Federal Receipts and Outlays Divided by National Income

In Economy on April 16, 2012 at 1:31 AM

Federal receipts and outlays divided by national income. What is the U.S. plot line and summary story judging from the available data? Here are the compiled statistics, courtesy of the FRED storehouse, as lodged on-line and provided by the Federal Reserve Bank of St. Louis. Captured in the solid line in Figure 1 (see below), by exhibition, is federal revenue divided by gross domestic product (GDP), e.g., 15 % in 2011 (the most recent year for which data is available). And captured in the dashed line, by exhibition, is federal spending divided by GDP, e.g., 24 % in 2011.

For comparison purposes, since World War II onward the U.S. federal receipts metric has averaged 17.3 % and the federal outlays metric has averaged 19.3 %. Therefore, interestingly, we have averaged a 2 % federal budget deficit over a roughly 65 year history. See Figure 1, Figure 2 and Figure 3 for visual reference points.

Figure 1:

Visible in Figure 1 is the fact that the recent records on federal revenues mark a budgetary low point rivaling only the late 1940s and early 1950s period.
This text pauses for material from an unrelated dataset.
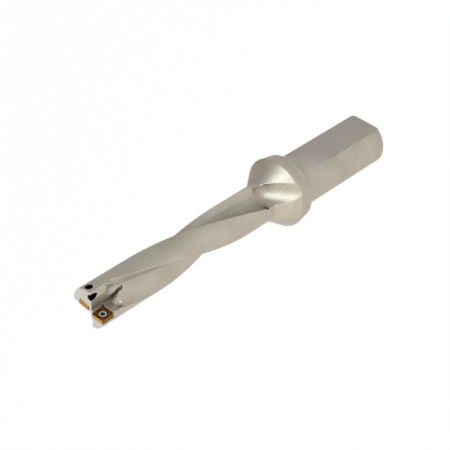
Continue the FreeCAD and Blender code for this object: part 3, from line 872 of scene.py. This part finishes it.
@dataclass
class Studio:
    """Camera, white surroundings and soft lamps around the standing drill.

    The camera sees white, and on the floor a hundredth of the paper's own shade. The steel
    mirrors a share of that white, and otherwise a surround and a floor that darken along
    dim_way. Lengths are metres, apart from the lens and the sensor, which are millimetres.
    """

    location: Triple = (0.269904, 0.326966, 0.377880)
    right: Triple = (0.70597429, 0.0280378, -0.70768226)
    up: Triple = (-0.47022155, 0.7657624, -0.4387478)
    back: Triple = (0.52961494, 0.64251212, 0.55379255)
    lens: float = 92.4
    sensor: float = 36.0
    clip: Pair = (0.01, 50.0)
    floor_size: float = 6.0
    floor_white: float = 0.99
    floor_tones: Pair = (1.0, 0.40)
    floor_span: Pair = (-0.14, 0.20)
    surround_span: Pair = (-0.75, 0.85)
    warm: Triple = (1.0, 0.985, 0.945)
    ambient: float = 1.24
    dim: float = 0.10
    dim_way: Triple = (-0.86, 0.50, 0.10)
    mirrored: float = 0.35
    lamps: tuple[Lamp, ...] = field(default_factory=lambda: (
        Lamp("key_softbox", place=(0.06, 0.67, 0.77), size=0.62, power=5.3),
        Lamp("low_softbox", place=(-0.45, -0.50, 0.55), size=0.50, power=0.9),
    ))

    def build(self) -> None:
        """Make the camera, world, floor and lamps."""
        self.add_camera()
        self.add_world()
        self.add_floor()
        for lamp in self.lamps:
            lamp.hang()
        bpy.context.scene.view_settings.view_transform = "Standard"

    def add_camera(self) -> None:
        """Place the camera at the photograph's viewpoint."""
        data = bpy.data.cameras.new("photo_camera")
        data.lens = self.lens
        data.sensor_width = self.sensor
        data.clip_start, data.clip_end = self.clip
        camera = bpy.data.objects.new("photo_camera", data)
        bpy.context.scene.collection.objects.link(camera)
        turn = Matrix((self.right, self.up, self.back)).transposed().to_4x4()
        camera.matrix_world = Matrix.Translation(Vector(self.location)) @ turn
        bpy.context.scene.camera = camera

    def add_world(self) -> None:
        """Show white behind the drill, and give it a surround that darkens to one side."""
        world = bpy.data.worlds.new("studio")
        world.use_nodes = True
        world.node_tree.nodes.clear()
        tree = NodeTree(world.node_tree)
        way = tree.vector("NORMALIZE", tree.add("ShaderNodeTexCoord").outputs["Generated"])
        toward = tree.vector("DOT_PRODUCT", way, self.dim_way, 1)
        level = tree.ramp(toward, *self.surround_span, self.ambient, self.dim)
        ambient = tree.add("ShaderNodeBackground", Color=(*self.warm, 1.0), Strength=level)
        paper = tree.add("ShaderNodeBackground", Color=WHITE, Strength=1.0)
        mix = tree.add("ShaderNodeMixShader", Fac=self.white_share(tree, 1.0))
        tree.feed(mix, 1, ambient.outputs[0])
        tree.feed(mix, 2, paper.outputs[0])
        out = tree.add("ShaderNodeOutputWorld")
        tree.feed(out, "Surface", mix.outputs[0])
        bpy.context.scene.world = world

    def white_share(self, tree: NodeTree, direct: float) -> NodeSocket:
        """Share of plain white that a ray sees, by the kind of ray.

        Args:
            tree: The world's or the floor's tree.
            direct: The share for the camera and for transmitted rays.

        Returns:
            The share's socket.
        """
        path = tree.add("ShaderNodeLightPath")
        seen = tree.math("MAXIMUM", path.outputs["Is Camera Ray"], path.outputs["Is Transmission Ray"])
        glossy = tree.math("MULTIPLY", path.outputs["Is Glossy Ray"], self.mirrored)
        return tree.math("MAXIMUM", tree.math("MULTIPLY", seen, direct), glossy)

    def add_floor(self) -> None:
        """Lay a pale floor under the shank's end."""
        half = self.floor_size / 2
        corners = [(-half, -half, 0.0), (half, -half, 0.0), (half, half, 0.0), (-half, half, 0.0)]
        mesh = bpy.data.meshes.new("floor")
        mesh.from_pydata(corners, [], [(0, 1, 2, 3)])
        floor = bpy.data.objects.new("floor", mesh)
        bpy.context.scene.collection.objects.link(floor)
        material = bpy.data.materials.new("floor_paper")
        material.use_nodes = True
        material.node_tree.nodes.clear()
        tree = NodeTree(material.node_tree)
        place = tree.add("ShaderNodeTexCoord").outputs["Object"]
        toward = tree.vector("DOT_PRODUCT", place, self.dim_way, 1)
        tone = tree.ramp(toward, *self.floor_span, *self.floor_tones)
        paper = tree.add("ShaderNodeBsdfDiffuse", Color=tone)
        glow = tree.add("ShaderNodeEmission", Color=WHITE, Strength=1.0)
        mix = tree.add("ShaderNodeMixShader", Fac=self.white_share(tree, self.floor_white))
        tree.feed(mix, 1, paper.outputs[0])
        tree.feed(mix, 2, glow.outputs[0])
        out = tree.add("ShaderNodeOutputMaterial")
        tree.feed(out, "Surface", mix.outputs[0])
        mesh.materials.append(material)


def main() -> None:
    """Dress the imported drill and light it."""
    logging.basicConfig(level=logging.INFO, format="%(message)s")
    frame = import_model()
    effects = SharedEffects()
    DrillBody(effects).dress(frame["nodes"])
    for seat in (
        InsertSeat(effects, Side.OUTER, RakeFace(centre=(6.1, 0.0, 171.2), tilt=4.0, rake=1.0)),
        InsertSeat(effects, Side.INNER, RakeFace(centre=(-2.27, 0.0, 171.0), tilt=1.0, rake=-1.0)),
    ):
        seat.dress(frame["nodes"])
    Studio().build()


if __name__ == "__main__":
    main()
The pre-2007-2009 recession level of receipts is often suggested as a return target mark once the economy has sufficiently begun improving, i.e., the 18 % level. The federal budget deficit had never breached the 10 % level, except for the year 2009 at 10.14 % (see Figure 2). Economists agree that recessions resulting from financial crises often prove to be deeper than other industry-incited periods of diminished production and lowered employment. This latter point might explain justification for the aggressive run-up in federal spending as embodied in the organized Troubled Asset Relief Program (TARP) stimulus funding, shovel-ready infrastructure projects and cash-for-clunkers spending programs.
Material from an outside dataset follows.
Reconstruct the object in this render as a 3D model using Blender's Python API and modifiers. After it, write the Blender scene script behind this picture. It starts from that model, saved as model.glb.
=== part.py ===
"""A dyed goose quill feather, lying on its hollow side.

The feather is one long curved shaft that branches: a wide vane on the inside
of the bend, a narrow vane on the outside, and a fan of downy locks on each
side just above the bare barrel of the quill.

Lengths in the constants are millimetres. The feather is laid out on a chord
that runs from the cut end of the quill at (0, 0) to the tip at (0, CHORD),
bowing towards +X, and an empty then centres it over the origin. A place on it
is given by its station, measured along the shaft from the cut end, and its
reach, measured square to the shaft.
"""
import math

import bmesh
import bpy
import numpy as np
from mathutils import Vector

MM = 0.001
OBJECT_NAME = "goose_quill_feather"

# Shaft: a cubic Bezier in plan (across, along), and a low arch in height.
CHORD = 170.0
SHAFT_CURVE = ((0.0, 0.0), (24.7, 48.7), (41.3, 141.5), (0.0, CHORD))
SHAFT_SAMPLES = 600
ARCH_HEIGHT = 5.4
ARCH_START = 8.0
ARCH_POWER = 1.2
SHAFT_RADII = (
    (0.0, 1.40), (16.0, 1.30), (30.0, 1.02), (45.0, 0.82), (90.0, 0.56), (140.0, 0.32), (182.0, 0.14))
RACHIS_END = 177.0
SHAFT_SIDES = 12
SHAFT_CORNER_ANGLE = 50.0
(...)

As a recurringly popular counterfactual, a 45 degree line plot in Figure 3 (see below) is what people are effectively advocating when promoting enforcement of a balanced budget at the national level. It is worth reminding oneself, however, that even households borrow money to take out a mortgage responsibly once in a while; but, other times households borrow money to take out a mortgage irresponsibly. Firms and governments we would expect to perform just as poorly or favorably financially in much the same manner, at least until a binding credit ceiling is encountered and “the punch bowl” is emptied.
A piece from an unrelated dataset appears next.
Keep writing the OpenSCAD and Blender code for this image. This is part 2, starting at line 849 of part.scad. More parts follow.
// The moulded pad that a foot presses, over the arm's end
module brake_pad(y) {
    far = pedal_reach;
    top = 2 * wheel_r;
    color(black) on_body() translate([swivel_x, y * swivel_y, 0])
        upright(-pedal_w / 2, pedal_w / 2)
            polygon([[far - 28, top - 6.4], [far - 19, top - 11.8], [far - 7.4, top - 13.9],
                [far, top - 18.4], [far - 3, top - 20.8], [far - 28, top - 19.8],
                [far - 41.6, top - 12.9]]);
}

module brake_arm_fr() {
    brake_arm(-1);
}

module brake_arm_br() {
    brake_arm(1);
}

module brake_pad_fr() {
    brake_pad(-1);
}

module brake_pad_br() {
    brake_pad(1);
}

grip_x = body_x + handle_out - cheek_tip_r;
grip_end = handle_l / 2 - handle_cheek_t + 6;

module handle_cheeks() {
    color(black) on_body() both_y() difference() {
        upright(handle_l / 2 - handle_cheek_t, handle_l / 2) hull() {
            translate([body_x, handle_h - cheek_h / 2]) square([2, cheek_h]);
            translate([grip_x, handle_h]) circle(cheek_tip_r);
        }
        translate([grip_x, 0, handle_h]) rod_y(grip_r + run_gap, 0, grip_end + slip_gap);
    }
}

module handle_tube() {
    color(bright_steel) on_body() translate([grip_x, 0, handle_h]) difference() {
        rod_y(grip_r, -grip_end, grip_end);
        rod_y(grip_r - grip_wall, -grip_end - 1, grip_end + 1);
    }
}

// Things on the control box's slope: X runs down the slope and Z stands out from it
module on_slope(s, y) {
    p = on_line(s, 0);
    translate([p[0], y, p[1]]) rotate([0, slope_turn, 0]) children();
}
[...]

Meritworthy points to underscore in the graphics include:

1. Notice the structural shift in federal budget management techniques comparing observations of the 2009-11 constellation in Figure 3 (see below) against the much-different budget management of 1947-51. Low revenues and high expenditures versus low revenues and low expenditures;
2. Lower future consumption is the implied interpretation of lower savings now; and larger budget deficits now imply higher future tax revenues later;
3. A cyclical component of federal outlays is built into any federal system that allows its citizens to claim unemployment insurance as a safety net during a recessionary period with pressure on joblessness;
4. Many economists are recommending implementation of a value-added tax (VAT) in order to bring the U.S. up to par with other nations in recognition of how increasingly globalized the economy is; and
5. A proxy for determining whether unemployment is characterized by structural unemployment, as opposed to cyclical, is to measure just how long unemployed persons have been looking for work without successful effect.

Figure 2:

National proposals to reform the budgetary process are available in the so-called Simpson-Bowles Commission Report, i.e., that work completed by the National Commission on Fiscal Responsibility and Reform in December 2010. And Jeffrey Sachs, the Columbia University economist, has offered up his prescription of appointing a federal budget organizing lead position in the federal government in order to provide direction to the overall process. The “subsidiarization” rallying cry once advocated by Daniel Patrick Moynihan, the former New York Senator, and the rules-based principles counterpoint heralded by John Taylor, the Stanford University economist, would offer worthwhile backdrop from which to craft a way forward.

Figure 3:

Former Senator Alan Simpson of Wyoming spoke recently with legislative policy leaders at Regent University regarding the budget debate in Congress. There-in, he offered a uniquely candid and insightful view explaining the primary blockages to compromise in the current debate, e.g., Grover Norquist’s no tax pledge applied to Republicans seeking office. Tim Dickinson at Rolling Stone magazine is writing sweepingly about tax history over the last several decades, as is Bruce Bartlett, the controversial Republican economic adviser, discussing the issues here with Fareed Zakaria recently on CNN. Questions of fairness and equity are, consequently, a hot subject of discussion in the spotlight, with the Warren Buffett’s tax rule on millionaires, i.e., “the Buffett Rule”, under consideration for passage before the Senate. And now, “carried interest” and the Tobin Tax, or financial activities tax (the so-called “FAT Tax”), in terms of financial nomenclature, are suddenly entering into the light of day in terms of popular knowledge.